The speaker of the Texas House, Gib Lewis of Fort Worth, has said he opposes a move to another conference by A&M; and Texas and has vowed “to do everything in my power to prevent it from happening.”

Lewis, who attended TCU, and other state lawmakers have asked House and Senate committees to study the issue.

Lewis had said he would form a special House study group on the SWC, but now says, “I don’t see any reason” for the group to meet.

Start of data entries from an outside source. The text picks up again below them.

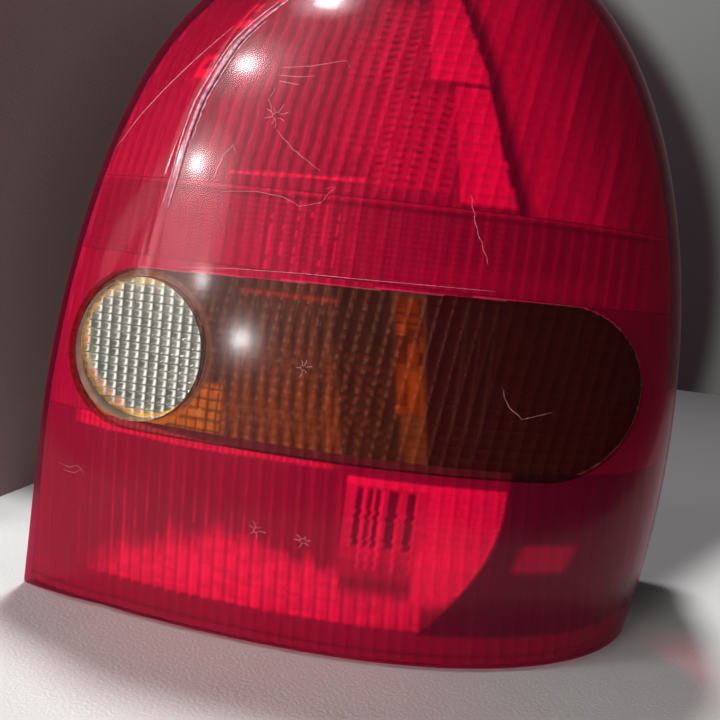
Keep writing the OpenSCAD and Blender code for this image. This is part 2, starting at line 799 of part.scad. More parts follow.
module bulb_cap(p) {
    color("gold") union() {
        rim_turned(p) polygon([[0, cap_y], [cap_r, cap_y], [cap_r, tip_y - 3], [cap_r - 2.5, tip_y - 1],
            [contact_r - 0.3, tip_y - 1], [contact_r - 0.3, tip_y], [0, tip_y]]);
        rim_frame() translate([p[0], tip_y - pin_back, p[1]]) rotate([0, -pin_angle, 0]) rotate([0, 90, 0])
            cylinder(r = 1, h = 2 * cap_r + 1.8, center = true);
    }
}

module bulb_filament(p) {
    low = cap_y - glass_t;
    color("gray") rim_frame() translate([p[0], 0, p[1]]) rotate([0, -pin_angle, 0]) union() {
        for (s = [-1, 1]) translate([3 * s, low - filament_h, 0]) rotate([-90, 0, 0])
            cylinder(r = support_r, h = filament_h);
        translate([0, low - filament_h + support_r, 0]) rotate([0, 90, 0]) cylinder(r = 0.8, h = 7, center = true);
    }
}

module stop_bulb_glass() { bulb_glass(stop_p); }
module stop_bulb_cap() { bulb_cap(stop_p); }
module stop_bulb_filament() { bulb_filament(stop_p); }
module turn_bulb_glass() { bulb_glass(turn_p); }
module turn_bulb_cap() { bulb_cap(turn_p); }
module turn_bulb_filament() { bulb_filament(turn_p); }
module reversing_bulb_glass() { bulb_glass(reversing_p); }
module reversing_bulb_cap() { bulb_cap(reversing_p); }
module reversing_bulb_filament() { bulb_filament(reversing_p); }
module fog_bulb_glass() { bulb_glass(fog_p); }
module fog_bulb_cap() { bulb_cap(fog_p); }
module fog_bulb_filament() { bulb_filament(fog_p); }

module body_seal() {
    inset = housing_step + 1;
    color([0.12, 0.12, 0.12]) edge_ring(inset, inset + body_seal_w, housing_d, housing_d + body_seal_t,
        inset, inset + body_seal_w);
}

module mounting_studs() {
    end = housing_d + stud_l;
    color("lightgray") for (p = stud_ps) rim_turned(p) polygon([[0, housing_d - stud_hold],
        [shank_r, housing_d - stud_hold], [shank_r, housing_d], [stud_r, housing_d], [stud_r, end - 1],
        [stud_r - 1, end], [0, end]]);
}

red_lens();
smoked_window();
reversing_lens();
amber_filter();
reflex_backing();
rim_sealant();
housing();
stop_reflector();
turn_reflector();
reversing_reflector();
fog_reflector();
bulb_carrier();
carrier_seal();
stop_track();
turn_track();
reversing_track();
fog_track();
ground_track();
stop_bulb_glass();
stop_bulb_cap();
stop_bulb_filament();
turn_bulb_glass();
turn_bulb_cap();
turn_bulb_filament();
reversing_bulb_glass();
reversing_bulb_cap();
reversing_bulb_filament();
fog_bulb_glass();
fog_bulb_cap();
fog_bulb_filament();
body_seal();
mounting_studs();
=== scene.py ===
"""Right-hand rear lamp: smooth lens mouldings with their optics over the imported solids, finishes, lights, camera."""
import logging
import math
from dataclasses import dataclass, field
from enum import Enum
from typing import Callable, Sequence

import bpy
import numpy as np
from mathutils import Matrix, Vector


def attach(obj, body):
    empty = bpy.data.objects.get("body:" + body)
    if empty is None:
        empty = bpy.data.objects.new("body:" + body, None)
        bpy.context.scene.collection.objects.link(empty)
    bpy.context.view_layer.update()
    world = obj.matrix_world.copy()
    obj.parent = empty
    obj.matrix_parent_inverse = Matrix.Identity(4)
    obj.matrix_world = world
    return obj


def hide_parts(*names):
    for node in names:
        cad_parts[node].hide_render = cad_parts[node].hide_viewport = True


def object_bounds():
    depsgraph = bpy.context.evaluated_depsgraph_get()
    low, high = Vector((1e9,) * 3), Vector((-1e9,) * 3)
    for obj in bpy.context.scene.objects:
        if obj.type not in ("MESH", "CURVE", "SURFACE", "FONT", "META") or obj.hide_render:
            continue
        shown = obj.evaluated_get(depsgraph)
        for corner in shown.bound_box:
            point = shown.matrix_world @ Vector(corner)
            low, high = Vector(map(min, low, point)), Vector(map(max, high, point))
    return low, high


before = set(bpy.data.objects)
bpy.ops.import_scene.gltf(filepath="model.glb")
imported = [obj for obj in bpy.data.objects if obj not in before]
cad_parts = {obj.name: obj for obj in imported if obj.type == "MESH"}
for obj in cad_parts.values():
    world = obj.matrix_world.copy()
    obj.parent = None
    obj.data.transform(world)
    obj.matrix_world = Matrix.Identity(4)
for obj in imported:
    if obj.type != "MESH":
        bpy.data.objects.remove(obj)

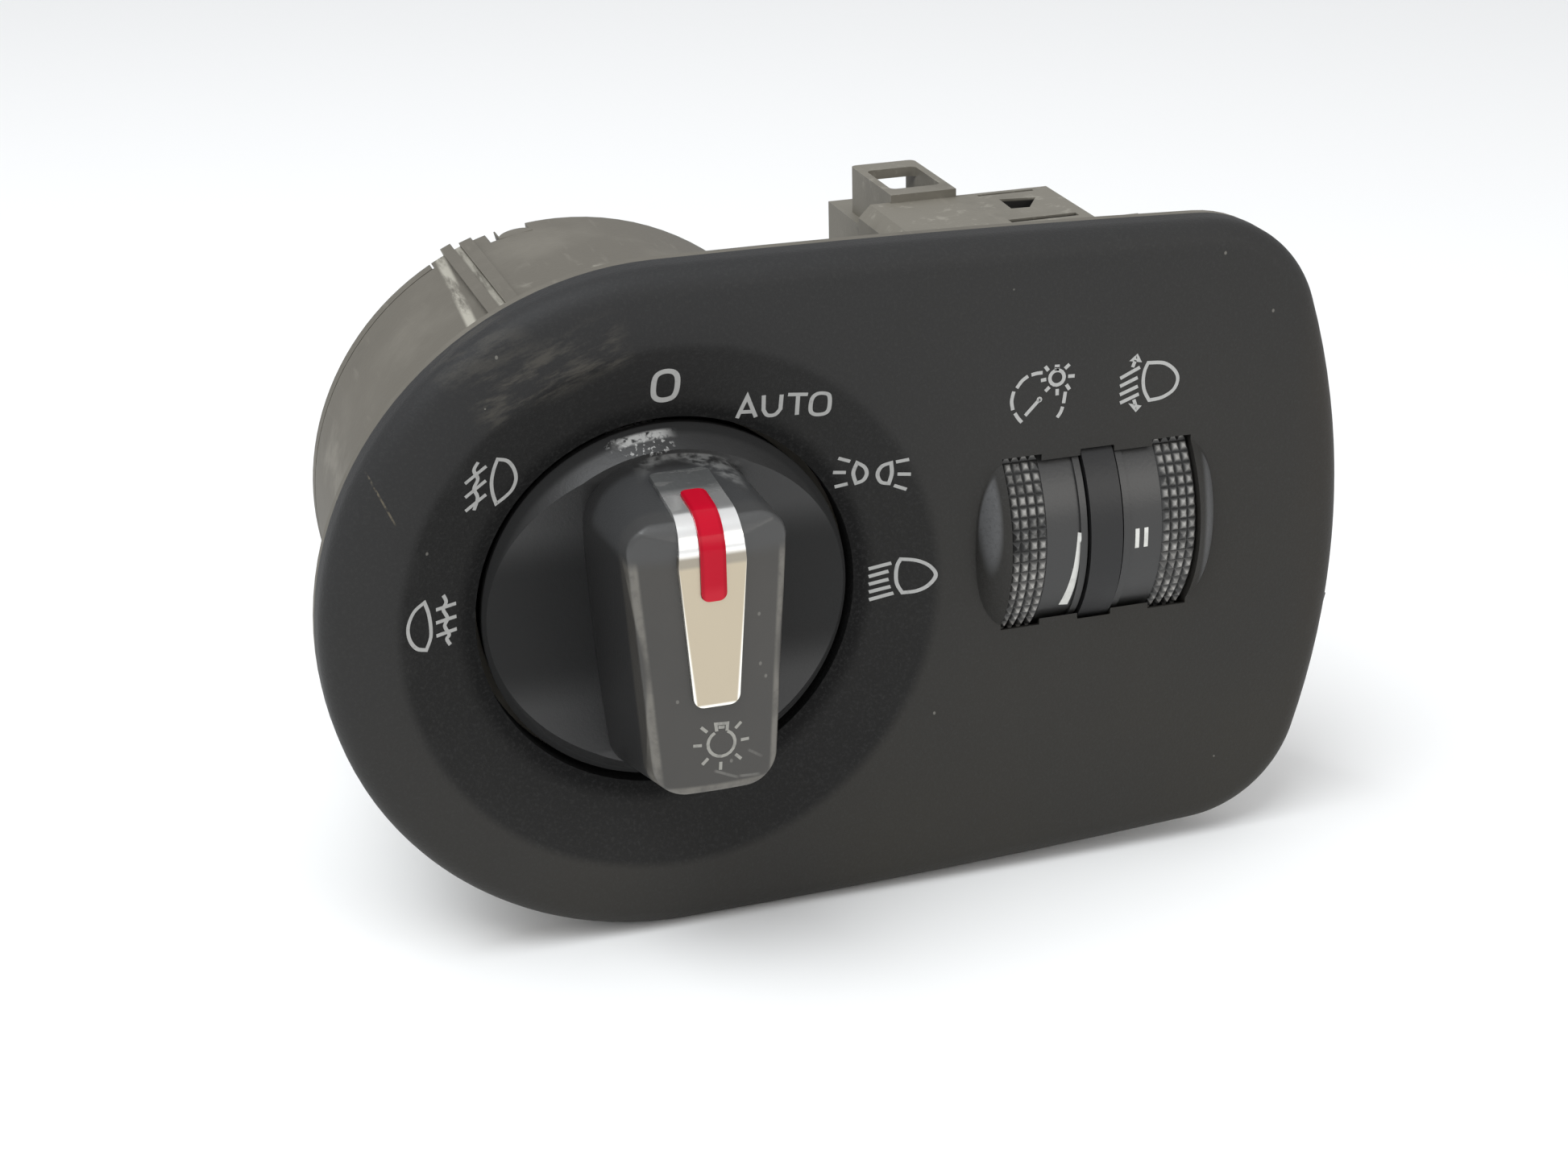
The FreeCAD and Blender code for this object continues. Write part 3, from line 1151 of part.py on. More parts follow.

Two lawmakers, one a former Texas Tech football player, have drawn up a bill that calls for a public institution that leaves the SWC for a new conference without the approval of the SWC’s other members to give the state half of all broadcast revenue received by the school.

Advertisement

Said one of the bill’s sponsors, Rep. Rob Junell of San Angelo, a linebacker at Texas Tech in the late ‘60s: “As someone said to me, ‘Don’t you have better things to do?’ Of course I do. My personal feeling is there should be some restructuring in the conference (to accommodate A&M; and Texas), and this bill might provide some leverage.”

But Clayton and others believe the legislature can’t dictate which way A&M; and Texas go because the schools’ athletic programs are self-supporting and don’t receive state funds.

And, as Madden noted: “Texas A&M; and the University of Texas, they are not without influence in the legislature.”

So are 76 years of history and tradition fading fast?

“It’s never too late until the deal is done,” Madden said.

“But I’d say that, realistically, enough people are talking about a new schedule, a new conference, new opponents, and that’s going to be hard to overcome.”